→ **Required task**:
Copy every line in the records below that contains the word "rigid".

/---

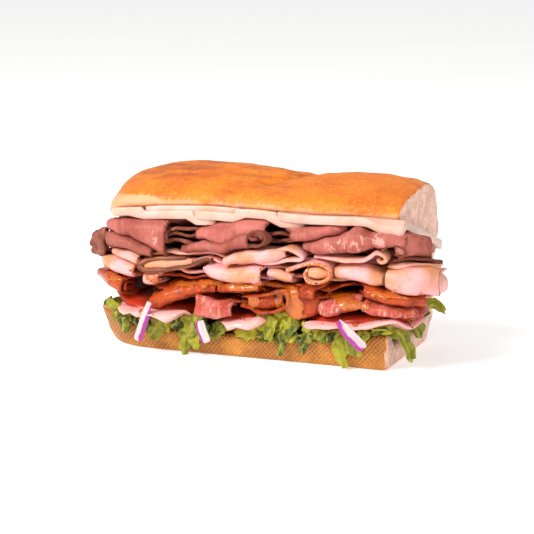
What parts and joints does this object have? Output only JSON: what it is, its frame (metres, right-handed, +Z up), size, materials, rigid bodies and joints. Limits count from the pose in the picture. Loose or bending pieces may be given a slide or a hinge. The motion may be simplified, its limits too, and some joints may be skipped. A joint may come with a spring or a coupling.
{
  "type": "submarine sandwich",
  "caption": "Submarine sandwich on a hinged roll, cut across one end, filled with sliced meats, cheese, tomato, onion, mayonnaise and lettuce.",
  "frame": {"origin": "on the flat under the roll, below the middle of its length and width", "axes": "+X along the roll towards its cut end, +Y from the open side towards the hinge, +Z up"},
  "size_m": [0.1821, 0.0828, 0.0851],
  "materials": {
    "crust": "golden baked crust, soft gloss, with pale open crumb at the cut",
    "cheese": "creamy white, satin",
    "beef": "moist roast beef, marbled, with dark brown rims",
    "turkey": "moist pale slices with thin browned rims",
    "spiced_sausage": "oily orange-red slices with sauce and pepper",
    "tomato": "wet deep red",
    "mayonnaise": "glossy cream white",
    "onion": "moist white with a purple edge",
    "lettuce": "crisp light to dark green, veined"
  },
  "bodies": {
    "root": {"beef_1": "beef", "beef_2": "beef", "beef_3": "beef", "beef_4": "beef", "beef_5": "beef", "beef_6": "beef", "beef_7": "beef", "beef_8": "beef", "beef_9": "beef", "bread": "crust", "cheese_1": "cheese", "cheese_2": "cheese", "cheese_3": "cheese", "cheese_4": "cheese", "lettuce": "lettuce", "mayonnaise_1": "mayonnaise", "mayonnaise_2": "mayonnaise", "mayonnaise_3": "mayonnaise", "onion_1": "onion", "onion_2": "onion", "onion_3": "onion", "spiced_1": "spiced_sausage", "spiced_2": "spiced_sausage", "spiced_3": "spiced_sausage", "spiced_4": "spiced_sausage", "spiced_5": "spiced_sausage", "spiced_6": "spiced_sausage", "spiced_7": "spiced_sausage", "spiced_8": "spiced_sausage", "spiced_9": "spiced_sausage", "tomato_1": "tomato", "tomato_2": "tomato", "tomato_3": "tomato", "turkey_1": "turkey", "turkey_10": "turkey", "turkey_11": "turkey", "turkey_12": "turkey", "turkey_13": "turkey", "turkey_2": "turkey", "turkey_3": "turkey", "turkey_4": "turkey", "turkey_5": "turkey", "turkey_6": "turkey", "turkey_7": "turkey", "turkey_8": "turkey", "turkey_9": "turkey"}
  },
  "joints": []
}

\---
/---

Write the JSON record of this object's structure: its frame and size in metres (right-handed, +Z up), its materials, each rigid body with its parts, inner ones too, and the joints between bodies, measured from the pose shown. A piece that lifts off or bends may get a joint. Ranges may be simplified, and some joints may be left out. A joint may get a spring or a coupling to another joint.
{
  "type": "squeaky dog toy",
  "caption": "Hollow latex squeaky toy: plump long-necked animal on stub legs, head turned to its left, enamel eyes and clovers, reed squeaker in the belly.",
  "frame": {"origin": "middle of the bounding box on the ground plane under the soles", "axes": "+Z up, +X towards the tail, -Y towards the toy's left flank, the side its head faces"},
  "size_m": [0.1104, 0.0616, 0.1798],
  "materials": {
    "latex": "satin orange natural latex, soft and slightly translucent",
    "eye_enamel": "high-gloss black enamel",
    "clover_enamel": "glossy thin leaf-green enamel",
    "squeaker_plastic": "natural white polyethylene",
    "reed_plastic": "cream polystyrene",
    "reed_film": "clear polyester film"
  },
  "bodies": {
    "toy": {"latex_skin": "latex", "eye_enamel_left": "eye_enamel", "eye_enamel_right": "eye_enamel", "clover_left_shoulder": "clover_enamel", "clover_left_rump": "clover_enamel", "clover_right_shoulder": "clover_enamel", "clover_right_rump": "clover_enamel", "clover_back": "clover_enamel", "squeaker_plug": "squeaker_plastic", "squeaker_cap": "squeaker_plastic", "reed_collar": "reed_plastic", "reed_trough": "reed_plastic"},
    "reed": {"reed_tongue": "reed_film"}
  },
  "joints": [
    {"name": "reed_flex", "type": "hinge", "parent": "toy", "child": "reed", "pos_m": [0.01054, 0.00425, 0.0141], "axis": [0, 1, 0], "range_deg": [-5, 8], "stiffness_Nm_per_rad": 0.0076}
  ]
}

\---

→ **Solution for this problem**:
What parts and joints does this object have? Output only JSON: what it is, its frame (metres, right-handed, +Z up), size, materials, rigid bodies and joints. Limits count from the pose in the picture. Loose or bending pieces may be given a slide or a hinge. The motion may be simplified, its limits too, and some joints may be skipped. A joint may come with a spring or a coupling.
Write the JSON record of this object's structure: its frame and size in metres (right-handed, +Z up), its materials, each rigid body with its parts, inner ones too, and the joints between bodies, measured from the pose shown. A piece that lifts off or bends may get a joint. Ranges may be simplified, and some joints may be left out. A joint may get a spring or a coupling to another joint.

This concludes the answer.